Host can be a domain name, an IPv4 address, or an IPv6 address (brackets required: [::1]). The parser resolves subdomain structure — api.v2.example.com has subdomain api.v2, domain example.com, TLD .com.
Port is optional. When omitted, the default is implied: 443 for HTTPS, 80 for HTTP. Explicitly specifying the default port (:443 on HTTPS) is valid but redundant.
Path
The path identifies the resource. Path segments are separated by /. Leading and trailing slashes are significant — /api/users and /api/users/ may route differently in some frameworks.
Path parameters (:id in /users/:id) are not part of the URL spec — they are routing conventions. A URL parser shows the literal path; your router interprets the pattern.
Query String
The query string is everything after ? and before #. It is a sequence of key=value pairs separated by &.
Percent-encoding: characters not allowed in URLs are encoded as %XX where XX is the hex code. Common examples:
| Character | Encoded |
|---|---|
| space | %20 or + |
[ | %5B |
] | %5D |
# | %23 |
@ | %40 |
/ | %2F |
= | %3D |
The + encoding for space is specific to the application/x-www-form-urlencoded format (HTML forms). In modern APIs, %20 is preferred.
Repeated keys: filter%5B%5D=active&filter%5B%5D=paid decodes to filter[]=active&filter[]=paid. PHP, Rails, and many frameworks interpret repeated keys as arrays. A good URL parser surfaces all values for duplicate keys.
Fragment
The fragment (#results) is never sent to the server. It is handled entirely by the browser, typically to scroll to an element with that ID. SPAs use fragments for client-side routing in hash-based routers.
When You Actually Need a URL Parser
API Debugging
You copied a URL from a network inspector. It has encoded query params, an unusual port, and you cannot tell if the # at the end is a fragment or a typo. Paste it into the parser and see every component clearly.
Redirect Chain Analysis
You are tracing a redirect chain. Each URL in the chain has parameters and you need to compare them. Parsing each URL makes the differences obvious.
Security Review
Long URLs sometimes contain credentials, internal hostnames, or encoded payloads in query parameters.

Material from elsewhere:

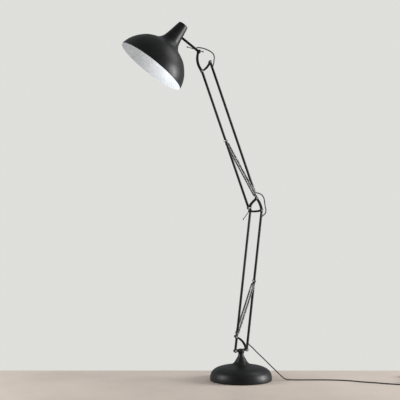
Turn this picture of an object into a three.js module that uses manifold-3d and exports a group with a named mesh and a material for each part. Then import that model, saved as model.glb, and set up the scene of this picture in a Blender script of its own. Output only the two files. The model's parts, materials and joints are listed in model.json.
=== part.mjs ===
// Adjustable-arm floor lamp: a weighted round base with a swivel hub, two sprung parallelogram arms
// joined by a three-cornered elbow bracket, and a bell shade on a tilting rod.
// Millimetres, +Z up. The arms lie in the XZ plane and the shade is on the -X side. The origin is the
// centre of the base's underside. "Near" pieces are on the -Y side and "far" pieces on the +Y side.
import * as THREE from 'three';
import { mergeVertices } from 'three/addons/utils/BufferGeometryUtils.js';
import Module from 'manifold-3d';

const wasm = await Module();
wasm.setup();

// ---------------------------------------------------------------- driving dimensions

const DEG = Math.PI / 180;
const GAP = 0.3; // between pieces that touch

const LOWER_LEAN = 6.3 * DEG; // about +Y, so a positive lean is towards +X
const UPPER_LEAN = -19.3 * DEG;
const SHADE_LEAN = 37.8 * DEG; // the shade's axis, from its mouth to its cap
const LOWER_LENGTH = 680; // pivot to pivot
const UPPER_LENGTH = 697;

const TUBE_RADIUS = 6;
const TUBE_BORE = 5;
const TUBE_END = 6; // the tube beyond its pivot
const COLLAR_RADIUS = 8;
const PLATE_INNER = 6.5; // a bracket plate's inner face, from the arm plane
const PLATE_THICKNESS = 3;
const PLATE_OUTER = PLATE_INNER + PLATE_THICKNESS;
const BAR_WIDTH = 9.4; // the curved bars that the bracket plates are made of
const BOLT_RADIUS = 2.7;
const HOLE_RADIUS = 3.1; // for a bolt
const SPRING_Y = 22; // the springs' distance from the arm plane
const SPRING_RADIUS = 5;
const HOOK_RADIUS = 3.9; // at the middle of the hook's wire
const HOOK_REACH = 13; // from the stud to the first turn of the spring
const WIRE_RADIUS = 1;
const STUD_RADIUS = 2.3;
const STUD_END = 27;
const STUD_HEAD = 4.4;
const CORD_RADIUS = 2.9;
const CORD_HIDDEN = 42; // where the cord is back on the tube's axis

// Pivots, as points (x, z) of the arm plane.
const plane = (x, z) => new THREE.Vector2(x, z);
const along = (from, lean, distance) =>
  plane(from.x + distance * Math.sin(lean), from.y + distance * Math.cos(lean));
const offset = (from, x, z) => plane(from.x + x, from.y + z);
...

Parsing a URL into components makes these visible — you can spot token=eyJ... in a query param or admin:password@internal.host in the userinfo.
Building URLs Programmatically
When you need to construct a URL in code, understanding the correct encoding for each component prevents bugs:
// Wrong — query values need encoding
const url = `https://api.example.com/search?q=${userInput}`;
// Right
const url = new URL('https://api.example.com/search');
url.searchParams.set('q', userInput); // encodes automatically
URL Parsing in Code
JavaScript (Browser + Node.js)
The URL API is available in all modern environments:
const url = new URL('https://api.example.com:8443/v2/search?q=hello+world&page=1#results');
console.log(url.protocol); // "https:"
console.log(url.hostname); // "api.example.com"

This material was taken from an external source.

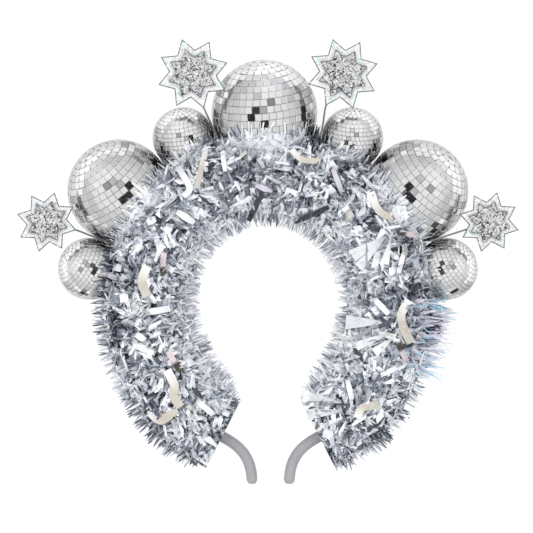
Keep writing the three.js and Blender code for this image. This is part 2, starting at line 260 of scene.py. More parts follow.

console.log(url.port); // "8443"
console.log(url.pathname); // "/v2/search"
console.log(url.hash); // "#results"
// Query params
url.searchParams.get('q'); // "hello world" (decoded)

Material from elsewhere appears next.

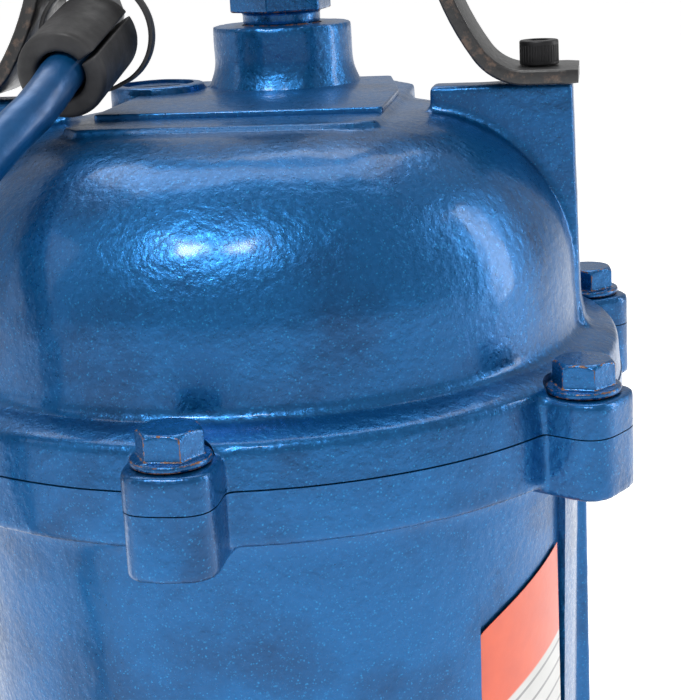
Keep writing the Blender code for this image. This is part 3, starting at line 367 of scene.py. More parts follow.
def fillet(points, radius, steps=4):
    """The open outline with its inner corners rounded; a radius for all, or one for each corner."""
    rounded = [points[0]]
    for i in range(1, len(points) - 1):
        size = radius[i - 1] if isinstance(radius, (list, tuple)) else radius
        before, here, after = (Vector(p) for p in points[i - 1:i + 2])
        back, on = before - here, after - here
        reach = min(size, 0.45 * back.length, 0.45 * on.length)
        if reach <= 0:
            rounded.append(tuple(here))
            continue
        start, end = here + back.normalized() * reach, here + on.normalized() * reach
        for k in range(steps + 1):
            t = k / steps
            rounded.append(tuple((1 - t) ** 2 * start + 2 * t * (1 - t) * here + t * t * end))
    rounded.append(points[-1])
    return rounded


def lathe(name, profile, segments=96, closed=False):
    """A profile of (radius, height) turned about Z."""
    build = bmesh.new()
    rows = []
    for radius, height in profile:
        if radius < 1e-7:
            rows.append([build.verts.new((0.0, 0.0, height))])
        else:
            rows.append([build.verts.new((radius * math.cos(math.tau * k / segments),
                                          radius * math.sin(math.tau * k / segments), height))
                         for k in range(segments)])
    pairs = list(zip(rows, rows[1:])) + ([(rows[-1], rows[0])] if closed else [])
    for upper, lower in pairs:
        for k in range(segments):
            n = (k + 1) % segments
            corners = list(dict.fromkeys((upper[k % len(upper)], upper[n % len(upper)],
                                          lower[n % len(lower)], lower[k % len(lower)])))
            if len(corners) > 2:
                build.faces.new(corners)
    return finished(name, build)


def plate(name, outline, low, high, round_edges=0.0, steps=3):
    """A flat outline raised between two heights, its edges rounded over."""
    build = bmesh.new()
    face = build.faces.new([build.verts.new((x, y, low)) for x, y in outline])
    raised = bmesh.ops.extrude_face_region(build, geom=[face])
    top = [v for v in raised["geom"] if isinstance(v, bmesh.types.BMVert)]
    bmesh.ops.translate(build, verts=top, vec=(0.0, 0.0, high - low))
    if round_edges:
        rims = [e for e in build.edges if abs(e.verts[0].co.z - e.verts[1].co.z) < 1e-7]
        bmesh.ops.bevel(build, geom=rims, offset=round_edges, segments=steps, profile=0.5, affect="EDGES")
    return finished(name, build)


def block(name, size, centre, edge=0.0, steps=3):
    build = bmesh.new()
    bmesh.ops.create_cube(build, size=1.0)
    bmesh.ops.scale(build, vec=size, verts=build.verts)
    if edge:
        bmesh.ops.bevel(build, geom=list(build.edges), offset=edge, segments=steps, profile=0.5,
                        affect="EDGES")
    bmesh.ops.translate(build, verts=build.verts, vec=centre)
    return finished(name, build)


def rod(name, radius, low, high, at=(0.0, 0.0), segments=32):
    made = lathe(name, [(0.0, high), (radius, high), (radius, low), (0.0, low)], segments)
    return moved(made, Matrix.Translation((at[0], at[1], 0.0)))


def moved(obj, matrix):
    obj.data.transform(matrix)
    return obj


def upright(obj):
    """Turns a plate made in XY so that its outline stands in XZ and its thickness runs along Y."""
    return moved(obj, Matrix(((1, 0, 0, 0), (0, 0, -1, 0), (0, 1, 0, 0), (0, 0, 0, 1))))


def joined(name, *parts):
    """The parts as one object of loose shells."""
    build = bmesh.new()
    for part in parts:
        build.from_mesh(part.data)
        bpy.data.objects.remove(part, do_unlink=True)
    return finished(name, build)


def applied(obj, *kinds):
    """Adds modifiers, each a type with its settings, and applies them."""
    for kind, settings in kinds:
        modifier = obj.modifiers.new(kind.lower(), kind)
        for key, value in settings.items():
            setattr(modifier, key, value)
    graph = bpy.context.evaluated_depsgraph_get()
    mesh = bpy.data.meshes.new_from_object(obj.evaluated_get(graph))
    obj.modifiers.clear()
    obj.data = mesh
    return obj


def softened(obj, voxel, smooth):
    """Rounds every edge and joint, by growing the surface again from small cubes."""
    return applied(obj, ("REMESH", {"mode": "VOXEL", "voxel_size": voxel}),
                   ("SMOOTH", {"factor": 0.5, "iterations": smooth}))


def merged(obj, operation, *tools):
    for tool in tools:
        applied(obj, ("BOOLEAN", {"operation": operation, "solver": "MANIFOLD", "object": tool}))
        bpy.data.objects.remove(tool, do_unlink=True)
    return obj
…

url.searchParams.get('page'); // "1"
url.searchParams.getAll('filter[]'); // ["active", "paid"]
// Iterate all params
for (const [key, value] of url.searchParams) {
console.log(key, value);
}
Python
from urllib.parse import urlparse, parse_qs
raw = "https://api.example.com:8443/v2/search?q=hello+world&page=1&filter[]=active&filter[]=paid#results"
parsed = urlparse(raw)
print(parsed.scheme) # https
print(parsed.hostname) # api.example.com
print(parsed.port) # 8443
print(parsed.path) # /v2/search
print(parsed.fragment) # results
params = parse_qs(parsed.query)
print(params['q']) # ['hello world']
print(params['filter[]']) # ['active', 'paid']
Go
import (
"fmt"
"net/url"
)
func main() {
raw := "https://api.example.com:8443/v2/search?q=hello+world&page=1#results"
u, _ := url.Parse(raw)
fmt.Println(u.Scheme) // https
fmt.Println(u.Hostname()) // api.example.com
fmt.Println(u.Port()) // 8443
fmt.Println(u.Path) // /v2/search
fmt.Println(u.Fragment) // results
fmt.Println(u.Query().Get("q")) // hello world
}
Common URL Mistakes
Double-encoding: encoding an already-encoded URL. %20 becomes %2520 (%25 is %, so %2520 decodes to %20, not a space). Always encode the raw value, never the already-encoded string.
Forgetting fragment exclusion: if your server looks for #fragment in the request, it will never find it — fragments are client-only.
Assuming order: query parameter order is not guaranteed. Do not build logic that depends on a=1&b=2 vs b=2&a=1.
Missing port in comparisons: https://example.com and https://example.com:443 are the same URL, but string comparison says they differ.
Summary
URL parsing is a frequent need in API work, debugging, and security review. Understanding the structure — scheme, authority, path, query, fragment — and how each component is encoded prevents bugs and saves debugging time.